Any debugging hints would be gratefully received.

[SOLVED] If the SSID is foo-bar then the syntax key_foo_bar="ABCDEFABCD" must be used. I.e. hyphens must be changed to underlines. [/SOLVED]Last edited by cfgauss on Sat Jun 26, 2010 7:00 pm; edited 2 times in total

----------

## psdasilva

I use a script I wrote, not the "native" one.

So, I may (perhaps) help debugging the situation only.

Proceed as follows:

(Issue these commands manually, not in a script.

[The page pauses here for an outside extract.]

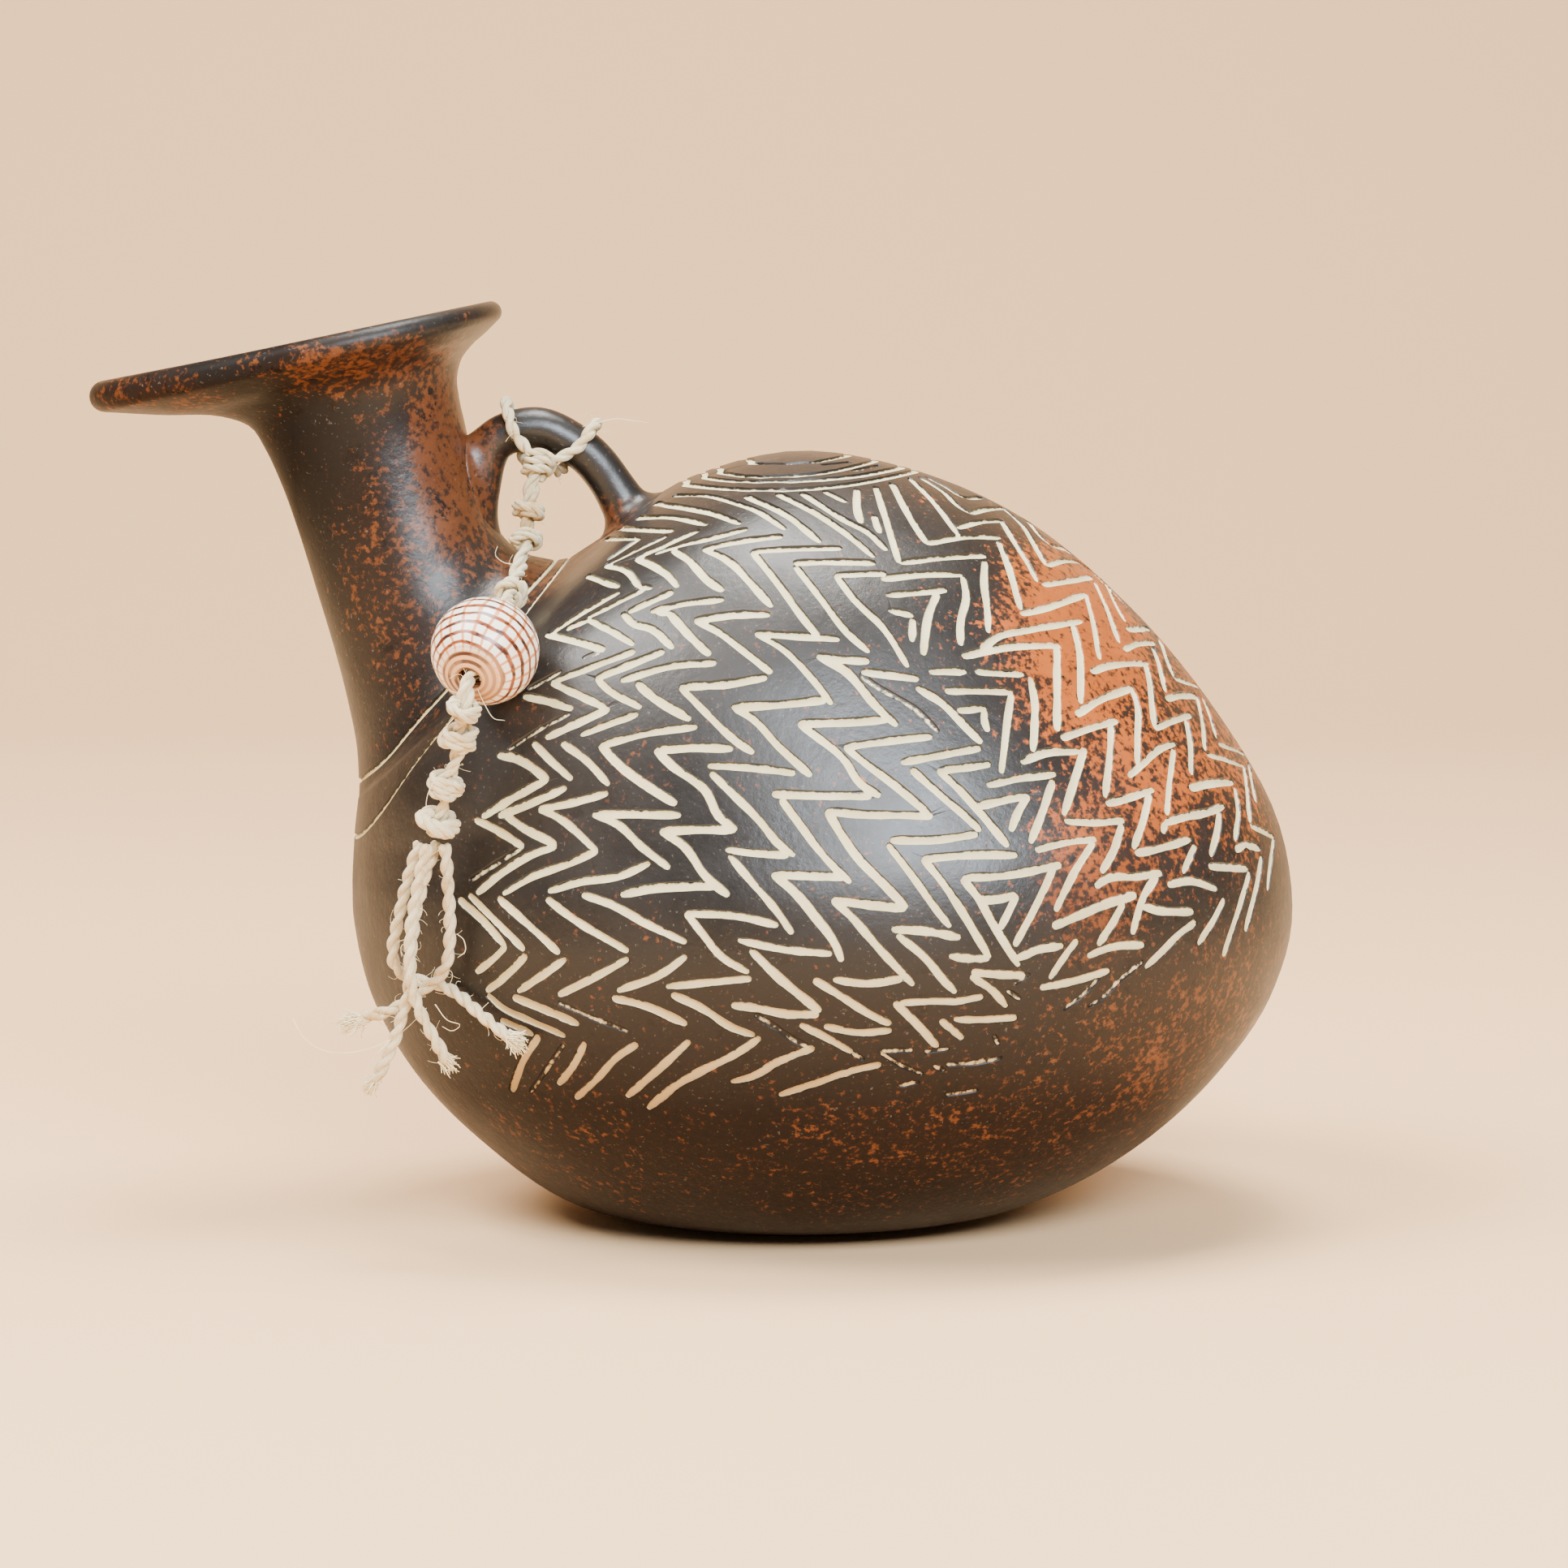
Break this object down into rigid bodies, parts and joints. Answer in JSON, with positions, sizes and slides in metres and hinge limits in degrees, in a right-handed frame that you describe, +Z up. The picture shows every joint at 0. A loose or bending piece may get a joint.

Sometimes a delay is needed between 2 commands.)

 *Quote:*   

> 
> 
> Kill your net service (/init.d/<service name> stop)
> 
> Check if your wireless module is loaded
> ...

 

Your conection shoul be working by now.

----------

## cfgauss

 *psdasilva wrote:*   

> 
> 
>  *Quote:*   
> 
> Kill your net service (/init.d/<service name> stop)
> ...

 

Yes, thanks. This works. Since I use static IPs, after using iwconfig I used ifconfig to set the IP, broadcast address, and netmask and route to add the default gateway.

But all this information is in /etc/conf.d/net. Why don't /etc/init.d/net.wlan0 and /etc/conf.d/net "do the right thing?"

----------

## psdasilva

 *Quote:*   

> 
> 
> But all this information is in /etc/conf.d/net. Why don't /etc/init.d/net.wlan0 and /etc/conf.d/net "do the right thing?"
> 
> 

 

I don't know. I have wpa2 hidden connections and I use a script for that.

I also have a netbook with kubuntu and knewtwork and network managers do not connect!

You may give wicd a try. I tried it with kubuntu and gentoo and it worked fine. I prefer a init script however.

----------